Joe Roman is a conservation biologist and author at the Gund Institute for Environment at the University of Vermont. His research, focusing on endangered species conservation and marine ecology, has appeared in Science, Proceedings of the National Academy of Sciences, Trends in Ecology and Evolution, and many other journals. Joe has received a Hrdy Fellowship at Harvard University, a McCurdy Fellowship at the Duke University Marine Lab, a Fulbright-NSF Arctic Research Scholarship at the University of Iceland, a Bellagio Residency, a Fulbright Fellowship in Brazil, and a Science and Technology Policy Fellowship from the American Association for the Advancement of Science, among other awards. He was a Radcliffe fellow at the Harvard Radcliffe Institute from 2022 to 2023.
Roman has presented his work in the U.S. Congress, South by Southwest, and universities around the world. Coverage of his research has appeared in the New York Times, New Yorker, Washington Post, Atlantic, NPR, BBC, and many other outlets.
Joe Roman is editor ’n’ chef of eattheinvaders.org, a website dedicated to fighting invasive species one bite at a time.

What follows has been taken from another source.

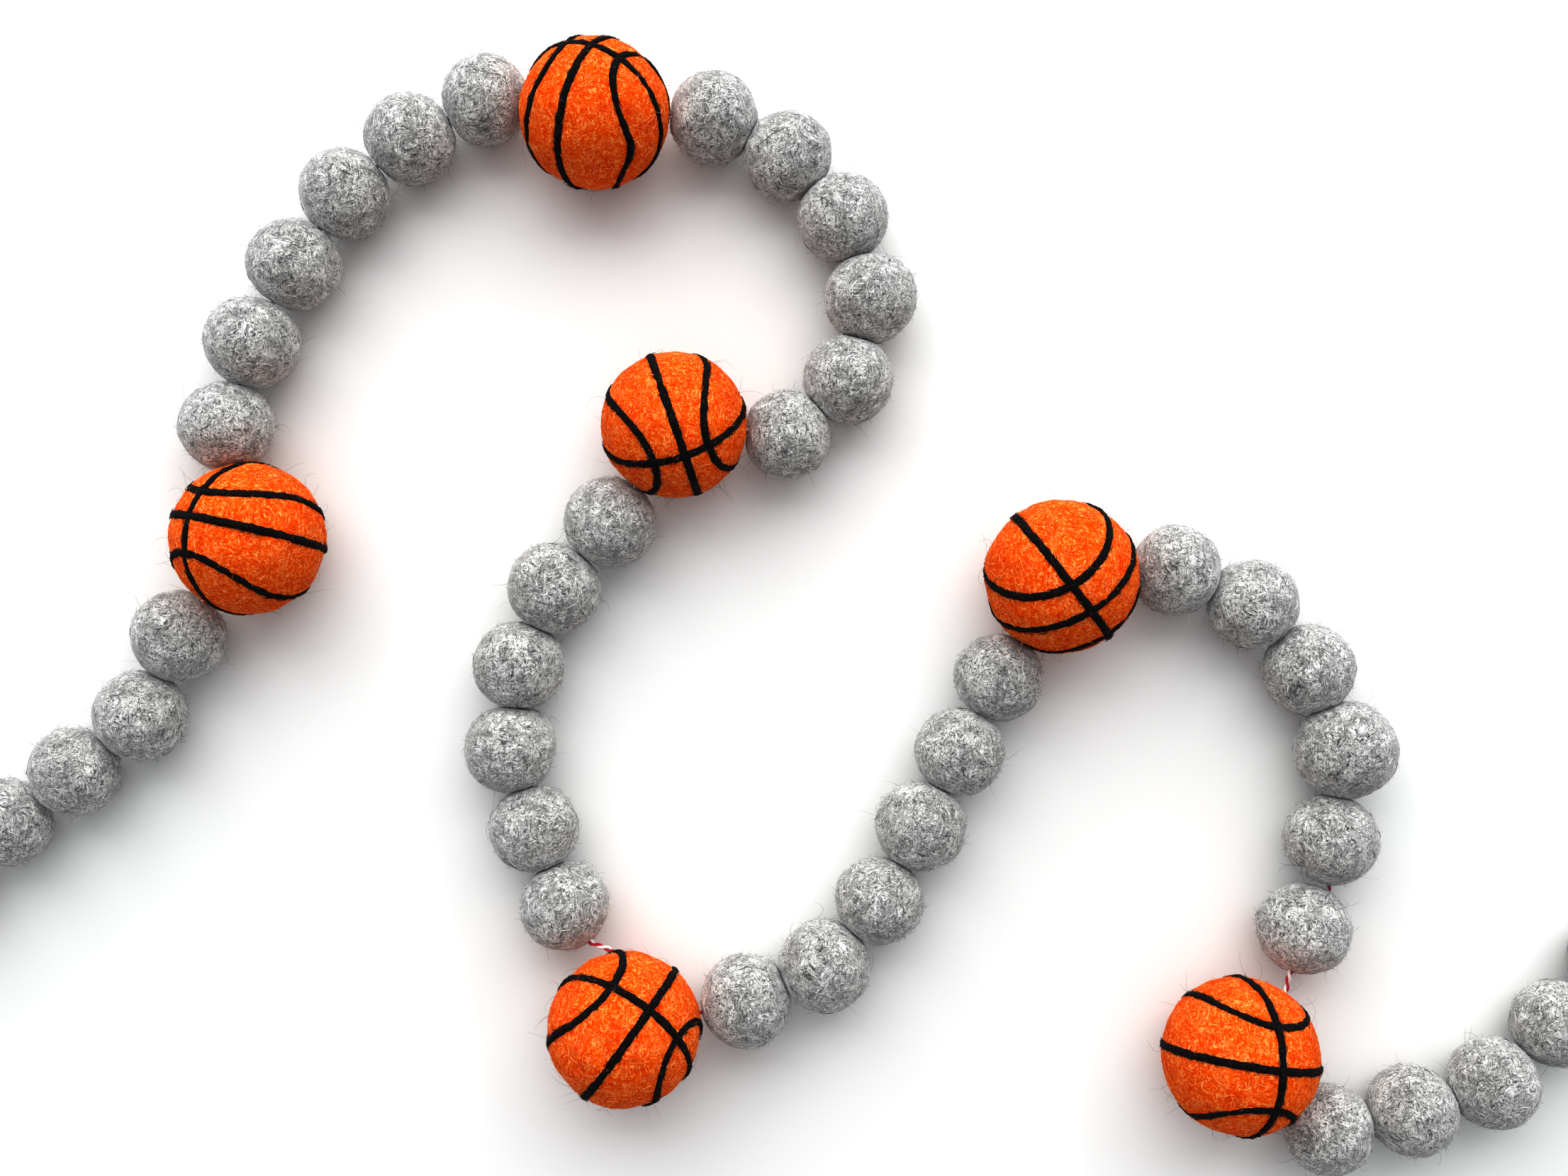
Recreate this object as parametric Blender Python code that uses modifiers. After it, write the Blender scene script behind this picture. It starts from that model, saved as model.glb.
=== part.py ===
"""A garland of felted wool balls on baker's twine, lying in a loose S on a flat surface.

Forty-two small grey balls and six larger orange basketballs, one after every six grey ones. Black wool seam
lines are felted onto each basketball. The twine runs through every ball and ends in a stop knot and a
hanging loop on either side. The origin is on the surface, under the middle of the box that the balls
fill. +X runs from the garland's first ball towards its last, and +Z is up.
"""

import math
from collections import namedtuple

import bmesh
import bpy
from mathutils import Euler, Vector

MM = 0.001

# Balls, in millimetres
GAP = 0.35
FLAT = 0.35
GREY_FLATTENING = 0.945
GREY_SIDES, GREY_RINGS = 12, 6
BASKETBALL_SIDES, BASKETBALL_RINGS = 16, 8
BASKETBALL_INSET = 0.35
BASKETBALL_SINK = 0.6

# Seam lines of black wool, in millimetres
SEAM_WIDE = 2.5
SEAM_FOOT = 0.2
SEAM_PROUD = 0.65
SEAM_THINNING = 0.03
SEAM_STATIONS = 20

# Twine, stop knots and hanging loops, in millimetres
TWINE_ACROSS = 1.6
BORE_CLEARANCE = 0.3
KNOT_LONG = 5.2
KNOT_ACROSS = 4.6
KNOT_WRAPS = 3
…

He is the author of Eat, Poop, Die: How Animals Make Our World; Listed: Dispatches from America’s Endangered Species Act, winner of the Rachel Carson Environment Book Award; and Whale. He has written for Audubon, New Scientist, New York Times, Slate, and other publications.
He received his Ph.D. from Harvard University in 2003 in Organismic and Evolutionary Biology and his Master’s degree in Wildlife Ecology and Conservation from the University of Florida. He has worked along the coasts of Alaska, Hawaii, New England, the Canadian Maritimes, Brazil, Cuba, and Iceland. Born and raised in New York, Joe considers King Kong as an early conservation influence.